• Work to be completed: Output every line below exactly.

----- Source data -----

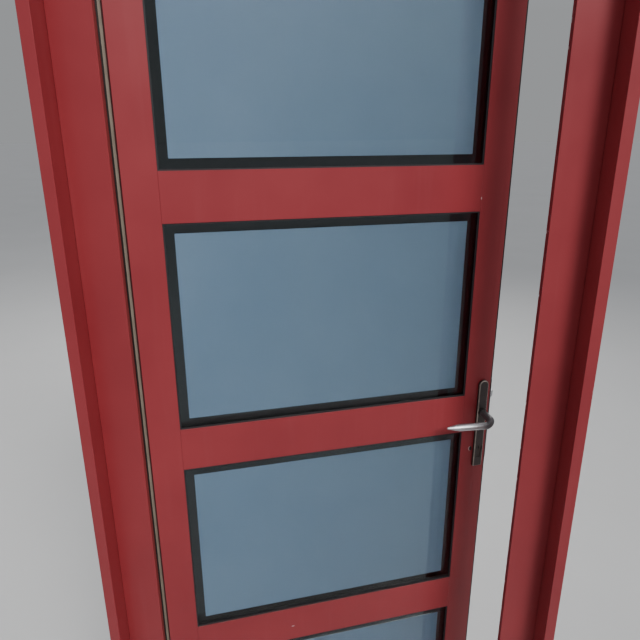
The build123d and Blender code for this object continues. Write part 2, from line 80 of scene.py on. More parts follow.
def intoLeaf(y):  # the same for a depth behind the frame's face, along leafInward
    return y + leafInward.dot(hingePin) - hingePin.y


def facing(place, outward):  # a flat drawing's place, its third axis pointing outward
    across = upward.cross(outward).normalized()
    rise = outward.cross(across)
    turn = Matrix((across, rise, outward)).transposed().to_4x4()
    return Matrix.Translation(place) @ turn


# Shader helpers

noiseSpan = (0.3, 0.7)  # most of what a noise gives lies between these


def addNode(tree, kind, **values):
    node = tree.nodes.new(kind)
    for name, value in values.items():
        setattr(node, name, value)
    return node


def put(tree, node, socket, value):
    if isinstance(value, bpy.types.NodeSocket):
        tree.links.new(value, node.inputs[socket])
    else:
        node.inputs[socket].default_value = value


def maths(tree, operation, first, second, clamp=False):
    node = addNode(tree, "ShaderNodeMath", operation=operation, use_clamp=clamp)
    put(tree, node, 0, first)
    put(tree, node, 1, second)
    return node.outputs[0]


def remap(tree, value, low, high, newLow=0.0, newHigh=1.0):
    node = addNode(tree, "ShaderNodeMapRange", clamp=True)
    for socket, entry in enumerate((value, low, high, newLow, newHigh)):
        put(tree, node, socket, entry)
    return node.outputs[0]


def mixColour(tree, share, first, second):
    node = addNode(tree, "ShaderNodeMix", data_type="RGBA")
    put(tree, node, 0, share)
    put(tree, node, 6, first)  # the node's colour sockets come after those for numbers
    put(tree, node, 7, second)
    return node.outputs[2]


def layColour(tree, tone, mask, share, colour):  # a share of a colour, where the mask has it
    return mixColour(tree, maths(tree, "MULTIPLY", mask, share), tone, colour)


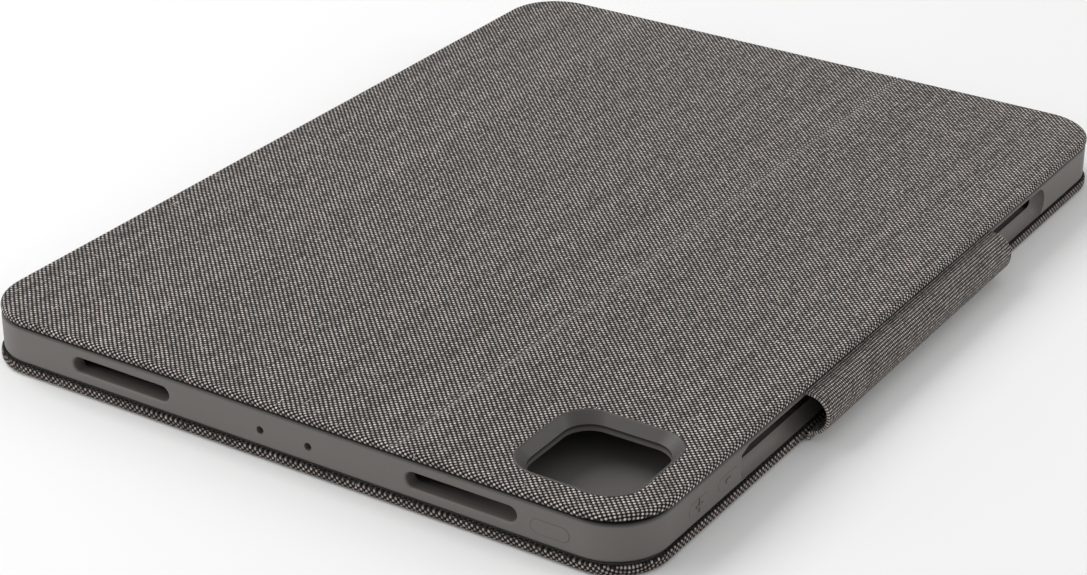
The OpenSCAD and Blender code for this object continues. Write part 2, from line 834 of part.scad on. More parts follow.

-----

• Task response:
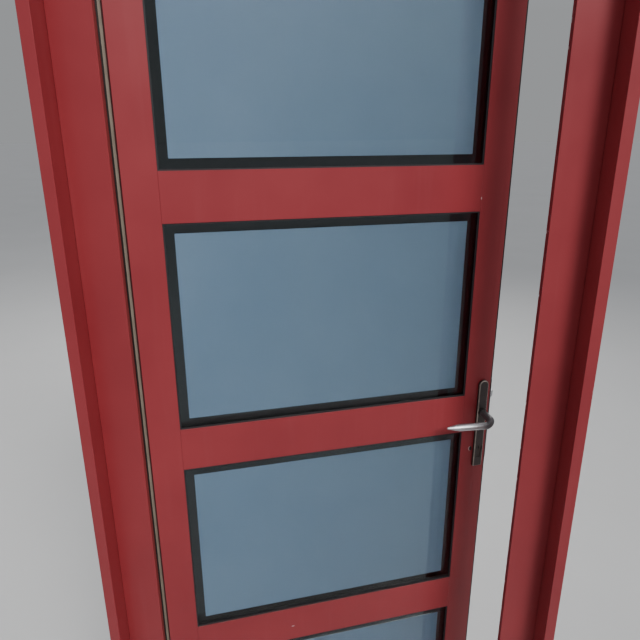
The build123d and Blender code for this object continues. Write part 2, from line 80 of scene.py on. More parts follow.
def intoLeaf(y):  # the same for a depth behind the frame's face, along leafInward
    return y + leafInward.dot(hingePin) - hingePin.y


def facing(place, outward):  # a flat drawing's place, its third axis pointing outward
    across = upward.cross(outward).normalized()
    rise = outward.cross(across)
    turn = Matrix((across, rise, outward)).transposed().to_4x4()
    return Matrix.Translation(place) @ turn


# Shader helpers

noiseSpan = (0.3, 0.7)  # most of what a noise gives lies between these


def addNode(tree, kind, **values):
    node = tree.nodes.new(kind)
    for name, value in values.items():
        setattr(node, name, value)
    return node


def put(tree, node, socket, value):
    if isinstance(value, bpy.types.NodeSocket):
        tree.links.new(value, node.inputs[socket])
    else:
        node.inputs[socket].default_value = value


def maths(tree, operation, first, second, clamp=False):
    node = addNode(tree, "ShaderNodeMath", operation=operation, use_clamp=clamp)
    put(tree, node, 0, first)
    put(tree, node, 1, second)
    return node.outputs[0]


def remap(tree, value, low, high, newLow=0.0, newHigh=1.0):
    node = addNode(tree, "ShaderNodeMapRange", clamp=True)
    for socket, entry in enumerate((value, low, high, newLow, newHigh)):
        put(tree, node, socket, entry)
    return node.outputs[0]


def mixColour(tree, share, first, second):
    node = addNode(tree, "ShaderNodeMix", data_type="RGBA")
    put(tree, node, 0, share)
    put(tree, node, 6, first)  # the node's colour sockets come after those for numbers
    put(tree, node, 7, second)
    return node.outputs[2]


def layColour(tree, tone, mask, share, colour):  # a share of a colour, where the mask has it
    return mixColour(tree, maths(tree, "MULTIPLY", mask, share), tone, colour)


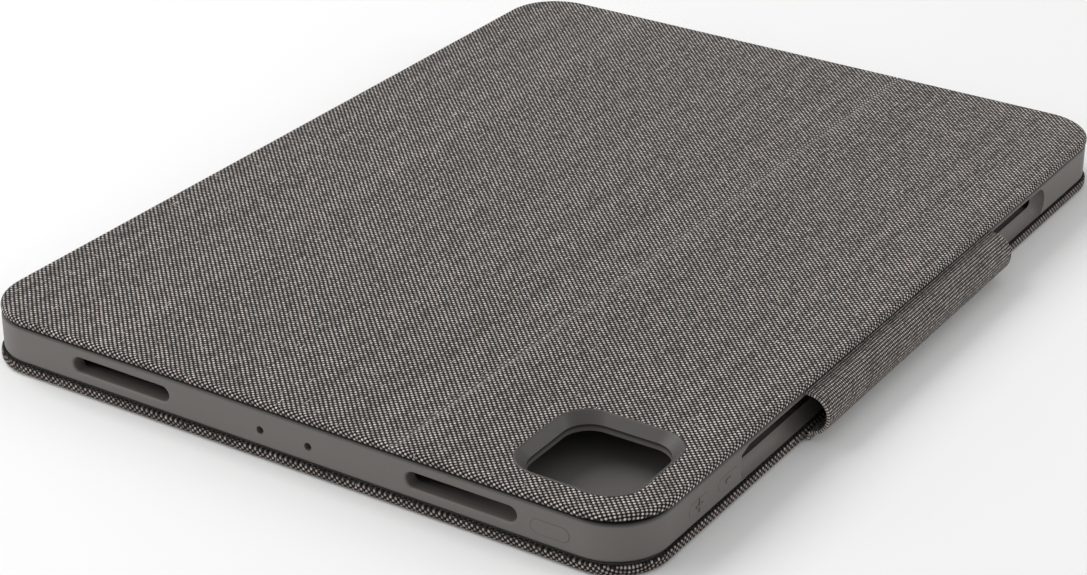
The OpenSCAD and Blender code for this object continues. Write part 2, from line 834 of part.scad on. More parts follow.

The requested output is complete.